### What is asked:
Write out the lines from the top of the material through the line with "stickers and the", exactly and with nothing added.

### Raw data:

★ ★ ★ ★ ★

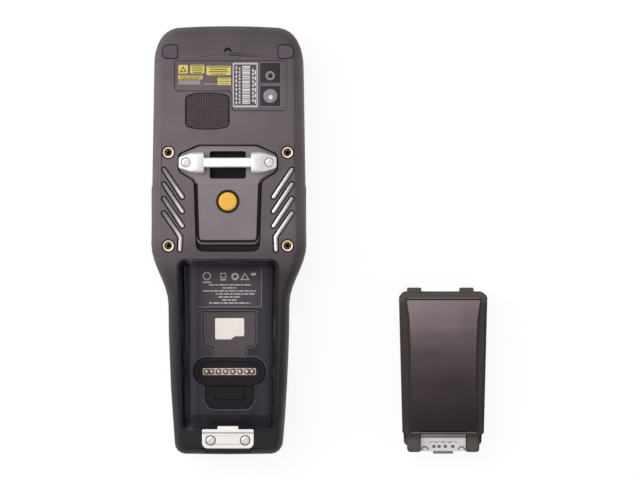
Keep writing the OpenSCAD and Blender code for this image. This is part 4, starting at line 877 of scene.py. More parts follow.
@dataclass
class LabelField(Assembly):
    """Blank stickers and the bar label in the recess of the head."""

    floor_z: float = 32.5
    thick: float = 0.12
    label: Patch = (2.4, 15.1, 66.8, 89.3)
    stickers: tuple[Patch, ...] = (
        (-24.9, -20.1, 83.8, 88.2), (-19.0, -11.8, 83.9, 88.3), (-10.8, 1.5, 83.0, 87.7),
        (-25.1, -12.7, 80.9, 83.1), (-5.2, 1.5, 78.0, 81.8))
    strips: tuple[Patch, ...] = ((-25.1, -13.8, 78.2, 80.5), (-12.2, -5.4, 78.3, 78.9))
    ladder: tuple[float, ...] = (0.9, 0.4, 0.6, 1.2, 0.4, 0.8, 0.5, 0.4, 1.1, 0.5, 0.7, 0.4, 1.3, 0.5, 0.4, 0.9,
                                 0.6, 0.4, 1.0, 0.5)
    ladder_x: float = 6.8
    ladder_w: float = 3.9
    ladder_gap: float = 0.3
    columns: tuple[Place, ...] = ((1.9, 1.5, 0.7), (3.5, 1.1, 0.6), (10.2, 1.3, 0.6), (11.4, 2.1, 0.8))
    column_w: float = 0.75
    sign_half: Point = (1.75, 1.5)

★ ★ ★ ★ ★

### Task answer:
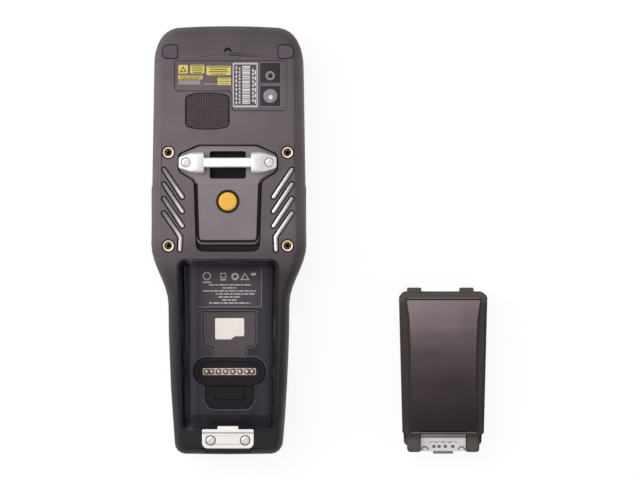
Keep writing the OpenSCAD and Blender code for this image. This is part 4, starting at line 877 of scene.py. More parts follow.
@dataclass
class LabelField(Assembly):
    """Blank stickers and the bar label in the recess of the head."""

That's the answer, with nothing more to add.